My expectation is that:

1: people will use ChatGPT to write their formal emails based on a casually written text 2: people will use ChatGPT to convert their emails from formal text to summaries\ 3: this will get automated by email providers 4: eventually the automation will be removed and we'll just talk in plain language again

  • I do #1 and it's great. I'm not sure why folks in this thread are sneering at what is a working English transpiler. I don't get to choose having to write formally at work sometimes but I can control how I deal with it.

You can run it through AI to summarize it down to a sentence or two. It's like the telephone game but with computers.

  • I'll buy the AI LLM that finds the prompt that was used based on the output, and replaces posts and emails by their prompt so I can actually understand the intention of the author and not spend my whole afternoon going through all bullet points with highly redundant information.

    /s, of course, but not that unrealistic.

    • Not that /s, really. If you think about it, what a person writing a long-winded e-mail full of redundant text is doing, is the same work LLM is - they have a prompt in their mind, and they're generating text that "sounds nice" out of it.

      AI or not, it would be better if they just sent their prompt instead.

    • If you don't have the original input, how would you determine the prompt that was used to generate the output?

  • Then why did you even write more than two sentences in the first place, if nothing else matters?

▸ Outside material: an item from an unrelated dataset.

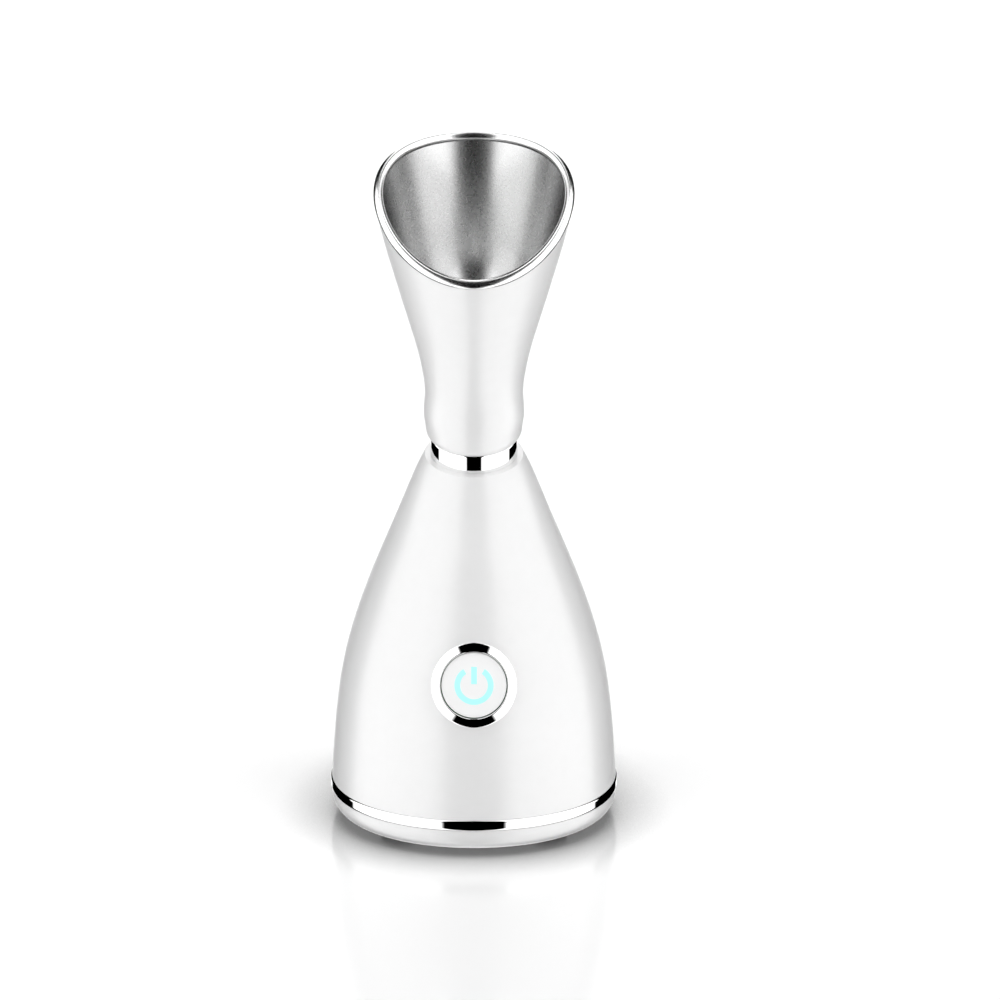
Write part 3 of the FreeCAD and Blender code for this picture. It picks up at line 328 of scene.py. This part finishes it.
def outline(shape, points, closed=True):
    """Joins (radius, height) points, in millimetres, with edges in the XZ plane."""
    dots = [shape.verts.new((r * MM, 0, h * MM)) for r, h in points]
    pairs = list(zip(dots, dots[1:])) + ([(dots[-1], dots[0])] if closed else [])
    return [shape.edges.new(pair) for pair in pairs]


def spin(shape, edges, steps, angle=2 * math.pi):
    verts = list({v for e in edges for v in e.verts})
    bmesh.ops.spin(shape, geom=verts + edges, cent=(0, 0, 0), axis=(0, 0, 1), dvec=(0, 0, 0),
                   angle=angle, steps=steps, use_merge=angle > 6.28, use_duplicate=False)
    bmesh.ops.remove_doubles(shape, verts=shape.verts, dist=0.001 * MM)
    bmesh.ops.recalc_face_normals(shape, faces=shape.faces)


def soften(shape, width, segments=3, sharper_than=30.0):
    """Bevels every edge where two faces meet at more than an angle."""
    limit = math.radians(sharper_than)
    sharp = [e for e in shape.edges if e.is_manifold and e.calc_face_angle(0) > limit]
    bmesh.ops.bevel(shape, geom=sharp, offset=width * MM, offset_type="OFFSET", segments=segments,
                    profile=0.5, affect="EDGES", clamp_overlap=True, material=-1)


def piece(name, shape, slot, body, *nodes, smooth_below=40.0):
    """Turns a bmesh into a finished object that rides on a body and stands for CAD nodes."""
    mesh = bpy.data.meshes.new(name)
    shape.to_mesh(mesh)
    shape.free()
    mesh.polygons.foreach_set("use_smooth", [True] * len(mesh.polygons))
    mesh.set_sharp_from_angle(angle=math.radians(smooth_below))
    made = bpy.data.objects.new(name, mesh)
    scene.collection.objects.link(made)
    mesh.materials.append(FINISHES[slot])
    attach(made, body)
    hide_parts(*nodes)
    print(name, len(mesh.polygons), "faces")
    return made


# %% [markdown]
# ## Button
# A plated ring frames the button. Its face is a shallow cone, so only the top and the bottom of the
# ring mirror the dark gap in front of the steamer. The cap inside is slightly crowned, as a lens is,
# and the power symbol is a light guide let into it, a broken ring and a bar.

# %% The bezel
CAP_RADIUS = 11.5
BEZEL_BORE = CAP_RADIUS + 0.4
BEZEL_RADIUS = 15.2
BEZEL_FOOT = 0.25
BEZEL_NECK = 13.2
BEZEL_BACK = -2.6
BEZEL_END = -5.0
BEZEL_SLOPE = math.radians(21.5)
bezel_crest = BEZEL_FOOT + (BEZEL_RADIUS - BEZEL_BORE) * math.tan(BEZEL_SLOPE)
shape = bmesh.new()
bezel_corners = [(BEZEL_BORE, BEZEL_END), (BEZEL_BORE, bezel_crest), (BEZEL_RADIUS, BEZEL_FOOT),
                 (BEZEL_RADIUS, BEZEL_BACK), (BEZEL_NECK, BEZEL_BACK), (BEZEL_NECK, BEZEL_END)]
spin(shape, outline(shape, supported(bezel_corners, 0.5)), 160)
soften(shape, 0.35)
bmesh.ops.transform(shape, matrix=button_frame, verts=shape.verts)
piece("bezel", shape, "bright_trim", "base", "button_bezel")

# %% The cap
CAP_EDGE = 0.7
CAP_CROWN = 1.3
CAP_INSIDE = -1.5
CAP_SKIRT = -6.0
CAP_BORE = CAP_RADIUS - 1.4
CROWN_STEPS = 12
crown_points = [(CAP_RADIUS * i / CROWN_STEPS, CAP_CROWN - (CAP_CROWN - CAP_EDGE) * (i / CROWN_STEPS) ** 2)
                for i in range(CROWN_STEPS + 1)]
skirt_points = [(CAP_RADIUS, CAP_SKIRT), (CAP_BORE, CAP_SKIRT), (CAP_BORE, CAP_INSIDE), (0, CAP_INSIDE)]
shape = bmesh.new()
spin(shape, outline(shape, crown_points + skirt_points, closed=False), 144)
soften(shape, 0.35, 4)
bmesh.ops.transform(shape, matrix=button_frame, verts=shape.verts)
piece("cap", shape, "white_button", "button", "button_cap")

# %% The power symbol
ICON_RADIUS = 5.9
ICON_STROKE = 2.1
ICON_OPENING = math.radians(33.0)
ICON_DEPTH = 0.6
ICON_TOP = 0.02
BAR_LENGTH = 6.2
BAR_MIDDLE = 3.5


def crown_height(x, y):
    return (CAP_CROWN - (CAP_CROWN - CAP_EDGE) * (x * x + y * y) / (CAP_RADIUS * MM) ** 2) * MM


shape = bmesh.new()
half = 0.5 * ICON_STROKE
section = outline(shape, [(ICON_RADIUS - half, 0), (ICON_RADIUS + half, 0),
                          (ICON_RADIUS + half, ICON_DEPTH), (ICON_RADIUS - half, ICON_DEPTH)])
spin(shape, section, 72, angle=2 * math.pi - 2 * ICON_OPENING)
bmesh.ops.holes_fill(shape, edges=[e for e in shape.edges if e.is_boundary], sides=4)
bmesh.ops.rotate(shape, verts=shape.verts, cent=(0, 0, 0),
                 matrix=Matrix.Rotation(math.radians(90.0) + ICON_OPENING, 3, "Z"))
bar = bmesh.ops.create_cube(shape, size=1.0)["verts"]
bmesh.ops.scale(shape, verts=bar, vec=(ICON_STROKE * MM, BAR_LENGTH * MM, ICON_DEPTH * MM))
bmesh.ops.translate(shape, verts=bar, vec=(0, BAR_MIDDLE * MM, 0.5 * ICON_DEPTH * MM))
bar_edges = {e for v in bar for e in v.link_edges}
bmesh.ops.subdivide_edges(shape, edges=list(bar_edges), cuts=6, use_grid_fill=True)
bmesh.ops.recalc_face_normals(shape, faces=shape.faces)
soften(shape, 0.12, 2)
for v in shape.verts:
    v.co.z = crown_height(v.co.x, v.co.y) + (ICON_TOP - ICON_DEPTH) * MM + v.co.z
bmesh.ops.transform(shape, matrix=button_frame, verts=shape.verts)
piece("power_symbol", shape, "icon_light", "button", "power_icon")

# %% [markdown]
# ## Bright rings
# The ring under the head and the band round the foot are plated mouldings. The ring is turned. The
# band follows the egg-shaped foot, so it starts as circles of points that are moved onto the egg,
# one circle for each corner of its section, and bridged into a skin.

# %% The neck ring
RING_RADIUS = 15.5
RING_BORE = 13.05
RING_TOP = -0.4
RING_LOW = -11.95
shape = bmesh.new()
ring_corners = [(RING_BORE, RING_LOW), (RING_RADIUS, RING_LOW),
                (RING_RADIUS, RING_TOP), (RING_BORE, RING_TOP)]
spin(shape, outline(shape, supported(ring_corners, 0.6)), 160)
soften(shape, 0.5, 4)
bmesh.ops.transform(shape, matrix=neck_frame, verts=shape.verts)
piece("neck_band", shape, "bright_trim", "base", "neck_ring")

# %% The egg-shaped foot
EGG_SHARE = 0.18
foot_low, foot_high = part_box("trim_band")
foot_half_width = foot_high.x
foot_depth = foot_high.y


def egg_point(turn, inset):
    """A point of the foot's outline, moved inwards, in metres; turn 0 is the front."""
    half_width = foot_half_width - inset
    depth = foot_depth - inset
    share = EGG_SHARE
    cosine = (math.sqrt(1 + 8 * share * share) - 1) / (4 * share)
    widest = math.sqrt(1 - cosine * cosine) * (1 + share * cosine)
    across = half_width * math.sin(turn) * (1 + share * math.cos(turn)) / widest
    return across, -depth * math.cos(turn)


def egg_ring(shape, inset, height, count=288):
    """A closed ring of edges on the egg, from a plain circle whose points are moved."""
    ring = bmesh.ops.create_circle(shape, cap_ends=False, segments=count, radius=1.0)["verts"]
    for v in ring:
        turn = math.atan2(v.co.x, -v.co.y)
        v.co.x, v.co.y = egg_point(turn, inset)
        v.co.z = height
    return list({e for v in ring for e in v.link_edges})


def bridge(shape, rings, closed):
    for one, other in zip(rings, rings[1:] + (rings[:1] if closed else [])):
        bmesh.ops.bridge_loops(shape, edges=one + other)
    bmesh.ops.recalc_face_normals(shape, faces=shape.faces)


# %% The band round the foot
BAND_THICKNESS = 3.25 * MM
BAND_ROUND = 0.9 * MM
WALL_MARGIN = 0.1 * MM
shape = bmesh.new()
section = []
for quarter, height in ((-1, foot_low.z + BAND_ROUND), (1, foot_high.z - BAND_ROUND)):
    for step in range(5):
        lean = math.radians(90 - 22.5 * step if quarter < 0 else 22.5 * step)
        inset = BAND_ROUND * (1 - math.cos(lean))
        section.append((inset, height + quarter * BAND_ROUND * math.sin(lean)))
    if quarter < 0:
        section += [(0.0, height + WALL_MARGIN), (0.0, foot_high.z - BAND_ROUND - WALL_MARGIN)]
section += [(BAND_THICKNESS, foot_high.z), (BAND_THICKNESS, foot_low.z)]
bridge(shape, [egg_ring(shape, inset, height) for inset, height in section], closed=True)
piece("foot_band", shape, "bright_trim", "base", "trim_band")

# %% [markdown]
# ## Feet
# Four soft rubber discs sit in shallow seats under the bottom cover. Each is a low turned disc with a
# rounded lower edge, and all four are cast alike, so one outline is spun four times.

# %% The four feet
FOOT_RADIUS = 6.0
FOOT_HEIGHT = 2.0
FOOT_SEAT = 0.8
FOOT_TOP = FOOT_HEIGHT + FOOT_SEAT
FOOT_PLACES = [(-27.5, -38.0), (27.5, -38.0), (-16.5, 48.5), (16.5, 48.5)]
foot_points = [(0, 0), (FOOT_RADIUS, 0), (FOOT_RADIUS, FOOT_TOP), (0, FOOT_TOP)]
shape = bmesh.new()
for x, y in FOOT_PLACES:
    before = set(shape.verts)
    spin(shape, outline(shape, foot_points, closed=False), 64)
    foot_verts = [v for v in shape.verts if v not in before]
    bmesh.ops.translate(shape, verts=foot_verts, vec=(x * MM, y * MM, 0))
soften(shape, 0.5, 4)
piece("feet", shape, "grey_rubber", "base", "rubber_feet")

Why didn't you write a summary-line at the beginning, consisting of two sentences?

    AI will not replace human thinking, even though many people seem to believe and put their brain on stand-by.

    It feels like someone wants to transport water from A to B and transports it as steam, just because _we can _.

    • This is the really hilarious ‘engineer thinking’ vs ‘normie’ thinking difference which rears its head sometimes.

      after all, what’s the point of a giving someone a bunch of cheap flashy gifts for Christmas (instead of say, socks) either?

      As long as we can all pretend they were thoughtful and meaningful, and someone isn’t using AI when making it (or just picking random crap off the shelf, and they removed the price tags) or using AI when reading it (aka making a big show of opening it, and then throwing them in the trash immediately after the person leaves), then we all get along. It even looks like we’re doing a ton of work/spending a ton of money to make the other person happy.

      Not that anyone does any of the things I’m describing, just being hypothetical, obviously.

      I suspect it will be obvious enough shortly it will go the way of the ‘popcorn bucket’ fad or the like, but for now…

      8 replies →

    • If AI doesn’t replace human thinking, we will have to find something else that does, or just go without.